SPANISH CULTURE: Prospering in Spain: I've drafted a guide on enjoying - well, at least happily surviving - life in Spain. One day, I'll post it here - when my Spanish and expat friends have mauled it - but anyone who wants to see (and comment on) a copy of the latest draft can contact me here. Yes, one of the world's shortest email addresses.

THE EU: Referendums: President Wancker says these are a very bad thing. Well, in the immortal words of, Mandy Rice-Davies (sadly, no relation): He would, wouldn't he? The Times todays says that Brussels is fiddling while Rome burns. Which has the ring of truth about it. In all senses of the word 'fiddles'.

THE UK 1: If you live there, you might want to read the article at the end of this post. It's by that old cynic Christopher Booker and it's about UK energy policy and its implications for your life and your bank account.

THE UK 2: Exactly 65 years ago - and 3 years before it happened in the USA - a British company - Lyons - began operating a computer in its business, using a machine called the Lyons Electronic Office. Or LEO. A global first, of course.

ITALY: Those Banks Again: Agent provocateur, Don Quijones, avers sarcastically that: Banks cannot be allowed, at any cost, to suffer the consequences of their own mismanagement, or worse. The EU fix for the dreadful situation in Italy is already in place, he says. See here for details of how taxpayers and small-time investors will be fleeced. Again. In contravention of EU laws. Again. And the Brussels technocrats wonder why respect is in freefall. Or perhaps they don't.

CUBA: Post Mortem: According to the latest dictator there, Fidel Castro's dying wish was that there be no personality cult after his death. Bit late for that, mate. Your entire life was dedicated to yours. I doubt it'll make any difference there won't be a statue of you in Havana. Allegedly.

GALICIA: Wasps: You think you have a problem with a nest in your house or shed? Not really. This is what a real problem looks like.

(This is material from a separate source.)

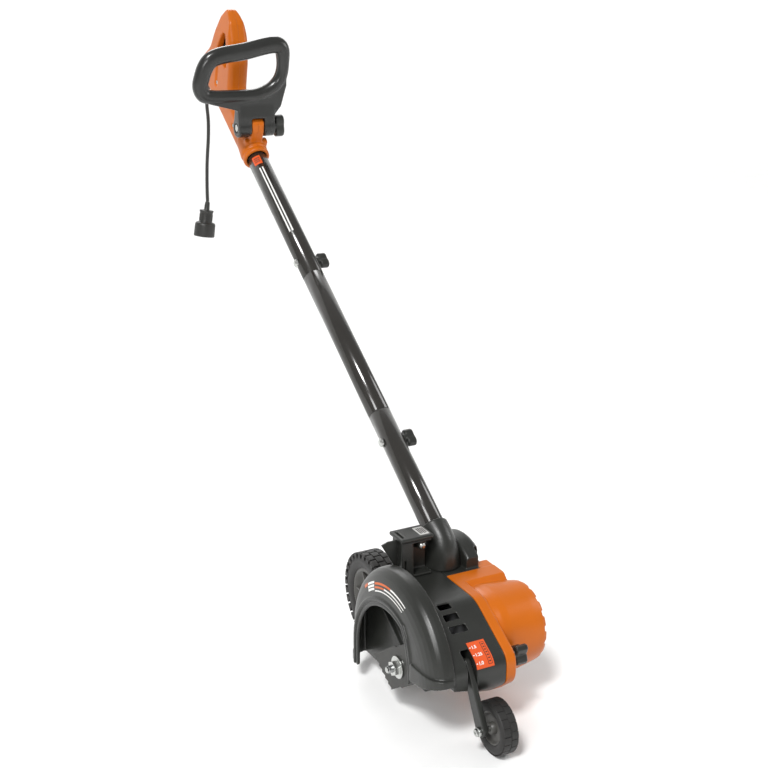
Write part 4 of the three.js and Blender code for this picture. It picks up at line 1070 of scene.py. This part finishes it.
def brow_line():
    """(y, z, distance) down the head's brow, from the label's top edge."""
    line = [p for p in rounded(HEAD, 16) if p.x < 0 and p.y > 110]
    line.sort(key=lambda p: -p.y)
    top = Vector((LABEL_TOP_Y, brow_z(LABEL_TOP_Y)))
    line = [top] + [p for p in line if p.y < top.y - 0.5]
    out = [(top.x, top.y, 0.0)]
    for a, b in zip(line, line[1:]):
        out.append((b.x, b.y, out[-1][2] + (b - a).length))
    return out


def on_label(u, d, lift):
    """u across from the label's left edge, d down the brow; lift is out of the surface."""
    line = brow_line()
    for (y0, z0, d0), (y1, z1, d1) in zip(line, line[1:]):
        if d <= d1 or (y1, z1, d1) == line[-1]:
            t = (d - d0) / (d1 - d0)
            normal = Vector((-(z0 - z1), (y0 - y1))).normalized()
            y = y0 + (y1 - y0) * t + normal.x * lift
            return at(LABEL_X + u, y, z0 + (z1 - z0) * t + normal.y * lift)


def label_patch(name, u0, u1, d0, d1, lift, paint):
    steps = max(int((d1 - d0) / 1.5), 1)
    rows = []
    for k in range(steps + 1):
        d = d0 + (d1 - d0) * k / steps
        rows.append([on_label(u, d, h) for u, h in ((u0, -0.3), (u1, -0.3), (u1, lift), (u0, lift))])
    place_piece(mesh_from(name, *skin_rows(rows, False)), "chassis", "black_plastic", paint=paint)


def label_number(name, words, u, d, height):
    curve = bpy.data.curves.new(name, "FONT")
    curve.body = words
    curve.size = height
    curve.extrude = 0.15
    curve.offset = 0.22
    text = bpy.data.objects.new(name, curve)
    scene.collection.objects.link(text)
    bpy.context.view_layer.update()
    graph = bpy.context.evaluated_depsgraph_get()
    mesh = bpy.data.meshes.new_from_object(text.evaluated_get(graph))
    bpy.data.objects.remove(text)
    for vertex in mesh.vertices:
        a, b, h = vertex.co
        vertex.co = on_label(u + a, d - b, 0.75 + h)
    number = bpy.data.objects.new(name, mesh)
    scene.collection.objects.link(number)
    place_piece(number, "chassis", "black_plastic", paint="white_print")


def make_depth_label():
    label_patch("depth_label", 0, 31, 0, 46, 0.5, "label_red")
    for i, (words, d) in enumerate((("1.5", 12), ("1.25", 26), ("1.0", 40))):
        label_number(f"depth_number_{i}", words, 4.6, d, 7.2)
        label_patch(f"depth_tick_{i}", 1, 3.4, d - 3.2, d - 1.6, 0.75, "white_print")
    label_patch("depth_frame", 21.4, 28.6, 4, 42, 0.65, "dark_print")
    label_patch("depth_frame_inside", 22.2, 27.8, 4.8, 41.2, 0.8, "label_red")
    for k in range(7):
        label_patch(f"depth_frame_mark_{k}", 23.6, 26.4, 7 + 4.9 * k, 9 + 4.9 * k, 0.95, "dark_print")


# ------------------------------------------------------------------ printed bands on the pole
def tube_patch(name, s0, s1, turn0, turn1, lift, paint):
    """A printed patch on the tube, between two angles round it from its upper line, in degrees."""
    steps = 8
    rows = []
    for k in range(steps + 1):
        a = math.radians(turn0 + (turn1 - turn0) * k / steps)
        rows.append([on_pole(-r * math.sin(a), s, r * math.cos(a)) for s, r in (
            (s0, TUBE_R - 0.2), (s1, TUBE_R - 0.2), (s1, TUBE_R + lift), (s0, TUBE_R + lift))])
    place_piece(mesh_from(name, *skin_rows(rows, False)), "chassis", "tube_paint", paint=paint)


def make_tube_prints():
    tube_patch("tube_print_patch", 862, 884, 8, 58, 0.2, "label_red")
    for k in range(3):
        tube_patch(f"tube_print_patch_bar_{k}", 868 + 4.5 * k, 869.6 + 4.5 * k, 16, 50, 0.35, "dark_print")
    for k, turn in enumerate((17, 34)):
        tube_patch(f"tube_print_line_{k}", 676, 852, turn, turn + 8, 0.2, "white_print")


def make_small_fixings():
    hex_nut("front_axle_nut", 11, 50.6, 54, FRONT_WHEEL["y"], FRONT_WHEEL["r"], "depth_leg", 2.2)
    hex_nut("spindle_stud_cap", 9.5, -22.5, -20.2, 0, BLADE_Z, "blade_spindle")
    hex_nut("rear_axle_cap", 13, 61.4, 63.2, REAR_WHEEL["y"], REAR_WHEEL["r"], "chassis")
    for i, (y, z) in enumerate(((52, 150), (-38, 150))):
        screw(f"guard_screw_{i}", lambda u, v, h, y=y, z=z: at(24.4 - h, y + u, z + v), 5, "chassis")


MATERIALS = make_materials()
make_camera()
make_cord()
make_studio()
dress_cad_nodes()
make_guard()
make_guard_prints()
make_gear_housing()
make_motor_cover()
make_rear_housing()
make_rear_wheel()
make_front_wheel()
make_tubes()
make_tube_prints()
make_socket()
make_bracket()
make_front_handle()
make_rear_handle()
make_depth_label()
make_small_fixings()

FINALLY: The Staff of Life: I had a large curry lunch yesterday for friends from Galicia, Australia and Poland. Knowing how important it is for Spaniards to have their comfort blanket of bread, I asked my Galician friends to bring some. They arrived with 3 of these lovely large baguettes:-


As ever, little of the stuff was actually eaten and so, having thrown out all the bits left on the table, I still have one and a half barras in my kitchen. For the birds, I guess.

THE GALLERY


ARTICLE

On energy policy, our politicians are leading us into darkness: Christopher Booker

As the costliest project any British government has ever proposed, the HS2 rail scheme has rightly drawn heavy criticism from those asking why we are to spend £56 billion on a venture which promises such puny benefits. But most people remain strangely oblivious to a far greater cost to which the Government has committed us, for a purpose even more demonstrably futile.

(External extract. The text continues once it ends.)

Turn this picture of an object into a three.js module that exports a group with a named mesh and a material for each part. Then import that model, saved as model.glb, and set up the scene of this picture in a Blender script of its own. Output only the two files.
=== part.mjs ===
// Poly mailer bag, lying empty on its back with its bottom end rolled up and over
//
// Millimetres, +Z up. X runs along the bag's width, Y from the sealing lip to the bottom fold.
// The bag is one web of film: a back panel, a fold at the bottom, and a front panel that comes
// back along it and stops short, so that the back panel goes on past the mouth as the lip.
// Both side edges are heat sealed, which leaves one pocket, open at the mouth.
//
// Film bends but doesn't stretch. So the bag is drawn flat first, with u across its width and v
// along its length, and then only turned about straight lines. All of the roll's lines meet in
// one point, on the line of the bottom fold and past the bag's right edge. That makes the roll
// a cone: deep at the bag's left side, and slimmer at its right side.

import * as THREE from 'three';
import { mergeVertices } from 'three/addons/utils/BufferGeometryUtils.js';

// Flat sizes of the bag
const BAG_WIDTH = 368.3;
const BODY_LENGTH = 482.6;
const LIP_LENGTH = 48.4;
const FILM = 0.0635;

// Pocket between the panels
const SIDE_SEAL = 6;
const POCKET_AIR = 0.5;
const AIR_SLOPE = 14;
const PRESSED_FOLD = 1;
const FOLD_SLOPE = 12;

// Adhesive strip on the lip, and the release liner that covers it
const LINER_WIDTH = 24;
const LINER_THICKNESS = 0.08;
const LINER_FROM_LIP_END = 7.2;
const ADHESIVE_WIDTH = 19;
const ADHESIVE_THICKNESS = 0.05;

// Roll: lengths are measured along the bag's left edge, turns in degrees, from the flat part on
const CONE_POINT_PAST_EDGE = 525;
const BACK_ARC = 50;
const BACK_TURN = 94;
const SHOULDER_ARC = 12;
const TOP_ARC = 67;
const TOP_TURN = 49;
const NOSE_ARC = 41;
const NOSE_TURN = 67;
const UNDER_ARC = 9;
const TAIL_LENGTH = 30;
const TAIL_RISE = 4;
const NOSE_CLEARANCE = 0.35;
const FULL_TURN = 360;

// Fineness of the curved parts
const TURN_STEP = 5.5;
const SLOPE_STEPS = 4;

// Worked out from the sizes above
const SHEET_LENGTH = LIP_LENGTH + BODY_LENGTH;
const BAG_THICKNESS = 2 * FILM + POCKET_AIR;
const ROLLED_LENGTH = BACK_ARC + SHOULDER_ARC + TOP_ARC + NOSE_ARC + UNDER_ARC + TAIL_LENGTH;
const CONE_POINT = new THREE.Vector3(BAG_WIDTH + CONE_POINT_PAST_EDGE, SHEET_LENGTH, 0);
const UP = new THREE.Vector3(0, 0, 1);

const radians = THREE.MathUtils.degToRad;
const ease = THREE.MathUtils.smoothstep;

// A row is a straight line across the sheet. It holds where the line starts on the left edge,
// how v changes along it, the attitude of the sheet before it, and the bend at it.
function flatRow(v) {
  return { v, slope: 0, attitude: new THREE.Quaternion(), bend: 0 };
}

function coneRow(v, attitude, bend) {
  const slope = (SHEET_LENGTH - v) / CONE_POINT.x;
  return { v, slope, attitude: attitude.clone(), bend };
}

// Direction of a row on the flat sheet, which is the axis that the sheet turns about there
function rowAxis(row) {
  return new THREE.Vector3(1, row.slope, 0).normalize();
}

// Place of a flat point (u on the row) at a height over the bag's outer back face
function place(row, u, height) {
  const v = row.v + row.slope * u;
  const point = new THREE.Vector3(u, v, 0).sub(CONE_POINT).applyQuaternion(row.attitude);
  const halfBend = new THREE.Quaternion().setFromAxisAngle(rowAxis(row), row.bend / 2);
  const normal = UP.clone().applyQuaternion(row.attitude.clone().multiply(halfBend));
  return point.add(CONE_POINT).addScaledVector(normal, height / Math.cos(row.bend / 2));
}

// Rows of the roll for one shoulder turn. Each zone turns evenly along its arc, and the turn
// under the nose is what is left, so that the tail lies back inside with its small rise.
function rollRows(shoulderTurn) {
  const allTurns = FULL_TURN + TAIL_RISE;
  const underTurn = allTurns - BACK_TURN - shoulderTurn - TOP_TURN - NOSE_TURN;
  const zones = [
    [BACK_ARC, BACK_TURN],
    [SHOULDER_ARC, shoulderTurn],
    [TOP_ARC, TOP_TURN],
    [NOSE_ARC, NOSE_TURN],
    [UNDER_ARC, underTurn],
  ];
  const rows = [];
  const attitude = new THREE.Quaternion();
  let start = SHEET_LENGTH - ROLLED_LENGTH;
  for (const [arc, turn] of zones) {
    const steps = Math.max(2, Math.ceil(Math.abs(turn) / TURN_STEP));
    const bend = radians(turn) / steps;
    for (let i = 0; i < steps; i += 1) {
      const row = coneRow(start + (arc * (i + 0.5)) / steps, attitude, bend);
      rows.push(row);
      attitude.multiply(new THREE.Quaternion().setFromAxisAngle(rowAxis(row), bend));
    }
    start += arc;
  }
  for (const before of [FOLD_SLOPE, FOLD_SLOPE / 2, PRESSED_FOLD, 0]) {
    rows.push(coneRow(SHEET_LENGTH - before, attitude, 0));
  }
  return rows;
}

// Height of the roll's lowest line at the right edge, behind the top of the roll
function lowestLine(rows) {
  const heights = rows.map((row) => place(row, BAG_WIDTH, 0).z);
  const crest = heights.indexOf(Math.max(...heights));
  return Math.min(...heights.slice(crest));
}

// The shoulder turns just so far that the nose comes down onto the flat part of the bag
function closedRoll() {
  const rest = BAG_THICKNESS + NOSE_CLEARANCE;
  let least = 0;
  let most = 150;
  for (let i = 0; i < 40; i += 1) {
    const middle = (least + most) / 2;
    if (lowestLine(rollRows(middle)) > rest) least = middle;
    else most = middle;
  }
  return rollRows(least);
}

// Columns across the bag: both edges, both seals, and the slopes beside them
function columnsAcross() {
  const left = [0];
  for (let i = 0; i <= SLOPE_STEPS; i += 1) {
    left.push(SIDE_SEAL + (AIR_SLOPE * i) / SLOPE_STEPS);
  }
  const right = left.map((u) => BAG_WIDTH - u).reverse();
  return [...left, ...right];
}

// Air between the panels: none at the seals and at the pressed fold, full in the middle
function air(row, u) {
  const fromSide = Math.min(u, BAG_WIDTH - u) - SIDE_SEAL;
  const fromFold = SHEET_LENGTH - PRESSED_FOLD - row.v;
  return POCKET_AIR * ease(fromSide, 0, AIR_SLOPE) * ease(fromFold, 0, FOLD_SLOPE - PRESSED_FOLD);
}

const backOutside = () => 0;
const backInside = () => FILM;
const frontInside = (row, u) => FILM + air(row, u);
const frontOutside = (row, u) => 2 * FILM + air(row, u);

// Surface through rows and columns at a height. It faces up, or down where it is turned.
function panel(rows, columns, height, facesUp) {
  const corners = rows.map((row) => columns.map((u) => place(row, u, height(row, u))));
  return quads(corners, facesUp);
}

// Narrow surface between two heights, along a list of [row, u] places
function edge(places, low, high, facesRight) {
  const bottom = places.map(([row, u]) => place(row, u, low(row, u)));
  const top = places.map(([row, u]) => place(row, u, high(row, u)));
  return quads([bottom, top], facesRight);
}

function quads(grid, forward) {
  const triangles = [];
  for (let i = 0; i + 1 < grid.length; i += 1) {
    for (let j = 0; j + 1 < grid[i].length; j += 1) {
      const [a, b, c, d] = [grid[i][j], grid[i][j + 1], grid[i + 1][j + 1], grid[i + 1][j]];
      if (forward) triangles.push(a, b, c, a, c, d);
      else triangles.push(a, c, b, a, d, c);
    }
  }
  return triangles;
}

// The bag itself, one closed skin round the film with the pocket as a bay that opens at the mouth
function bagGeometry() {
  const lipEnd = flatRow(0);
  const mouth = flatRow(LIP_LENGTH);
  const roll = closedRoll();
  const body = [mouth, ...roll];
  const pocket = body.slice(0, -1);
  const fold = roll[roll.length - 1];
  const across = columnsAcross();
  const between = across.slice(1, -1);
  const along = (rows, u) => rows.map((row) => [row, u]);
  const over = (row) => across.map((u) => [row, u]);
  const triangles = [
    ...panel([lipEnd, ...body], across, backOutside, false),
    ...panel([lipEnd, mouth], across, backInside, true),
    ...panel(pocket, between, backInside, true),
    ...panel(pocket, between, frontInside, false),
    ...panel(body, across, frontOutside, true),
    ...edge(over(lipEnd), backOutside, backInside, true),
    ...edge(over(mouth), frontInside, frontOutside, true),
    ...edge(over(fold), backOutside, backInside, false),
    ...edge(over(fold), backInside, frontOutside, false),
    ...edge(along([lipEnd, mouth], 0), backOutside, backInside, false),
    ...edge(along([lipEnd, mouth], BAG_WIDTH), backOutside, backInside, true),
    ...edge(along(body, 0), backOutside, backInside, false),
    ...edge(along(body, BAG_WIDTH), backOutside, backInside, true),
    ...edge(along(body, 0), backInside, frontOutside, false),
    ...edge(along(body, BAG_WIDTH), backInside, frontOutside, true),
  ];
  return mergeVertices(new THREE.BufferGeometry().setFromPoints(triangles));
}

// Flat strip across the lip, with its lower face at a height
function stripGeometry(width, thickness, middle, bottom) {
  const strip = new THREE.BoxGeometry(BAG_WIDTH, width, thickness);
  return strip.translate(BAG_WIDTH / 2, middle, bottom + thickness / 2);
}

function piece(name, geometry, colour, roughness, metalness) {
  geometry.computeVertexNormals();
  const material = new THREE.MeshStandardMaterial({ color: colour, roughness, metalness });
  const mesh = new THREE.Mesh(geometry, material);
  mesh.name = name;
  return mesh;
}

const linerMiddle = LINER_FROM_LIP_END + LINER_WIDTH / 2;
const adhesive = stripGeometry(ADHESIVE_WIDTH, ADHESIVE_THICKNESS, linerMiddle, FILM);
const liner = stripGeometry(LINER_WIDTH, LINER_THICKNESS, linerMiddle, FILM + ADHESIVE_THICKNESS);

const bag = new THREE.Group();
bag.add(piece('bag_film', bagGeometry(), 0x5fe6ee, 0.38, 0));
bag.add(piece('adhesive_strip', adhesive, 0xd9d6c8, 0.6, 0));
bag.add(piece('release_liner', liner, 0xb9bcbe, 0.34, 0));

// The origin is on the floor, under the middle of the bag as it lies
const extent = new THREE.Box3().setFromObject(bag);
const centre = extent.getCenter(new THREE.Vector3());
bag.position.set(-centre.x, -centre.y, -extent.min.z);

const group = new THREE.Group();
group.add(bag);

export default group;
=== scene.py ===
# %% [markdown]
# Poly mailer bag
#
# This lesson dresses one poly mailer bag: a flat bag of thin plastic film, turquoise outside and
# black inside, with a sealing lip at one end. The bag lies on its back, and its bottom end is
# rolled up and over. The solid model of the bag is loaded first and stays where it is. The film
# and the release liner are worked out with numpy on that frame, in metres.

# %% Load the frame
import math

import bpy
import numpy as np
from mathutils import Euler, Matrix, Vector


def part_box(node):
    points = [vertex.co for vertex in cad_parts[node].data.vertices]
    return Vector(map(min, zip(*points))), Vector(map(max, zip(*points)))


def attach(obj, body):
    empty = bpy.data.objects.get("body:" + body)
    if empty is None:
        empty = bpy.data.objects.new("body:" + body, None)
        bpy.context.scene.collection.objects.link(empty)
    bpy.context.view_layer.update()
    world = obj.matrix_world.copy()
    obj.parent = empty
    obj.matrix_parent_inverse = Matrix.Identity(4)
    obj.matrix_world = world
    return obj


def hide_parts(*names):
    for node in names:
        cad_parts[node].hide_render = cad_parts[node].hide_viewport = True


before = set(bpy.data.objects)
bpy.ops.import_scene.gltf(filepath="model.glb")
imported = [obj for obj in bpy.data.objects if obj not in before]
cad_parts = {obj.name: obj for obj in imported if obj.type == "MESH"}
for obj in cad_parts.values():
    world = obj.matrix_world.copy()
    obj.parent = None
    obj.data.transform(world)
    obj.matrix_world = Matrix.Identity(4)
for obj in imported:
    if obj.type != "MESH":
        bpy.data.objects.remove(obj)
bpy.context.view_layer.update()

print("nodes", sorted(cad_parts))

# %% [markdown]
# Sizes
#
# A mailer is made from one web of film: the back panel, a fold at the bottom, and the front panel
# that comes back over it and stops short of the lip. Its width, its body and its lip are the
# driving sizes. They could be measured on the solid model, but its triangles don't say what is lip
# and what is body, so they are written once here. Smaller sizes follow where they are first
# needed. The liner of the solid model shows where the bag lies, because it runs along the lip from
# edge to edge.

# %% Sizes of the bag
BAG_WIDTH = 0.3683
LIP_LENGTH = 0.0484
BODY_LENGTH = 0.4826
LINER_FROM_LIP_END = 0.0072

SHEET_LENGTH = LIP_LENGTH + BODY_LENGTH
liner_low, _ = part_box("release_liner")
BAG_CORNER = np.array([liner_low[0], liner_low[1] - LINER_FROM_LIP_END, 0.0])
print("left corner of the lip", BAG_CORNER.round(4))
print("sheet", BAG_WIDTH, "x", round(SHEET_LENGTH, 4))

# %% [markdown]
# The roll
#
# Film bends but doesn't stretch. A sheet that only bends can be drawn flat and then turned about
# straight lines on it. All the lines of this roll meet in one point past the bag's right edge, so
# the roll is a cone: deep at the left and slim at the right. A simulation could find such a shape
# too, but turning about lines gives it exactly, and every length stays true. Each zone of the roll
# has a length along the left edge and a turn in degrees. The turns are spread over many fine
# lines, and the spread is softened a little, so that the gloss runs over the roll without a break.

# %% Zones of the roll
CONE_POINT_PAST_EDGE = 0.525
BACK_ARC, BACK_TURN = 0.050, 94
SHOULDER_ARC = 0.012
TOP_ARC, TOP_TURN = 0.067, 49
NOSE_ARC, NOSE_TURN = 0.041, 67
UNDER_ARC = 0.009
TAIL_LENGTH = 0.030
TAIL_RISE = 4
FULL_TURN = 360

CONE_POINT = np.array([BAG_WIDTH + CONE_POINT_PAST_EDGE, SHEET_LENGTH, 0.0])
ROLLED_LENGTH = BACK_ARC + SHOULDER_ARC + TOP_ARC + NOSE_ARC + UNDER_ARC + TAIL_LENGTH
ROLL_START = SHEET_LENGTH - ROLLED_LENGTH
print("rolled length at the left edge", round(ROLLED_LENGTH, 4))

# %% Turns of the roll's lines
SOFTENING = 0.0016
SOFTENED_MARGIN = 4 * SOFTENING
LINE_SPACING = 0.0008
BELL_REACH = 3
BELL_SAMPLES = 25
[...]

What should be making front page news is the story revealed by the latest figures from the Office for Budgetary Responsibility (OBR), predicting the soaring cost over the next six years of all the “environmental levies” imposed on us under the Climate Change Act. Between now and 2022, according to the OBR, these will amount to £65 billion, of which £36 billion will be subsidies we shall all be paying through the “renewables obligation”, mainly to the owners of our ever-growing number of windfarms.

These subsidies alone will represent a near-trebling of what we are already paying through our electricity bills, which by 2022 the OBR predicts will have risen to nearly £7 billion a year.

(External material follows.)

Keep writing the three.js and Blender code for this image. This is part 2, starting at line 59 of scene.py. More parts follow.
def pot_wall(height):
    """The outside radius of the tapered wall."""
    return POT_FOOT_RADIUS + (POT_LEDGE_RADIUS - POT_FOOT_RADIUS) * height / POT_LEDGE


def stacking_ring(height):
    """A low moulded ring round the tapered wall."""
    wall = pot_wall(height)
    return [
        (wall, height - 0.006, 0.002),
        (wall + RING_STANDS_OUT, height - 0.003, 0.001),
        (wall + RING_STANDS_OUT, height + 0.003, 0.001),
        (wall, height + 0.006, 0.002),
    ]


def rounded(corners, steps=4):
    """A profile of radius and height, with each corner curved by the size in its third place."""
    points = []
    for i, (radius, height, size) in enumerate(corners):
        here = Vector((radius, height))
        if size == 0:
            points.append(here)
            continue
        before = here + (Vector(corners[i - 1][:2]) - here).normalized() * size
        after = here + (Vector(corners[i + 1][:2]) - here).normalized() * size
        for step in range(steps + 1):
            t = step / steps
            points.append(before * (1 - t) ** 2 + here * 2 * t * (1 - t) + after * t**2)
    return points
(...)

But on top of this, under yet another “green levy”, many of us will also be contributing over the same period a further £21 billion in Air Passenger Duty, which already adds up to £150 to the cost of any airline ticket bought in the UK.  Still further, we are all to be made, at an estimated cost of £15 billion, to install “smart meters”, which experts claim are so badly designed that they will give us no benefit whatever.

So all this will fleece us of around £100 billion, nearly twice the cost of HS2. But the other, even more terrifying part of the story is what we are to get for all this mind-boggling expenditure, as the only country in the world committed by law to cut 80 percent of our CO2 emissions by 2050. 

Even today, few have yet grasped the Government’s intention that, within 12 years, we shall be taking a further giant step towards eliminating much of our use of fossil fuels. We shall be forced to replace almost all our use of gas for cooking and heating with electricity, and most of our cars and other transport will also have to be powered by electricity too.

So where is all this power to come from, if not from the fossil fuels, coal, gas and oil, which still currently supply more than half our electricity and more than 80 percent of all our energy?  The Government’s answer is that most of it will be provided either by “renewables”, such as the wind and the sun, so intermittent that they can on occasion supply barely one percent of the electricity we need, or by new nuclear power stations, such as that proposed at Hinkley Point, which on current showing may never even be built.

Even during our recent freeze, with electricity demand rising to peak levels and half the power we can import from France disabled by storm damage, we were only keeping our lights on and our computer-dependent economy running with the aid of the few coal-fired power stations we still have left. We were told we were already in the “danger zone” of running out of power.  How timely that I was last week sent a leaflet from my own power distribution company asking: “Are you prepared for power cuts?” 

We are sleep-walking towards what threatens to be the greatest self-inflicted disaster this country has ever faced. And the astonishing thing is that the last people to be aware of what is going on are those politicians who have brought this about. Their brains are so addled by groupthink about climate change that, even when the lights do go out, they will still have no idea that it was entirely their own blind stupidity, which made such a catastrophe inevitable.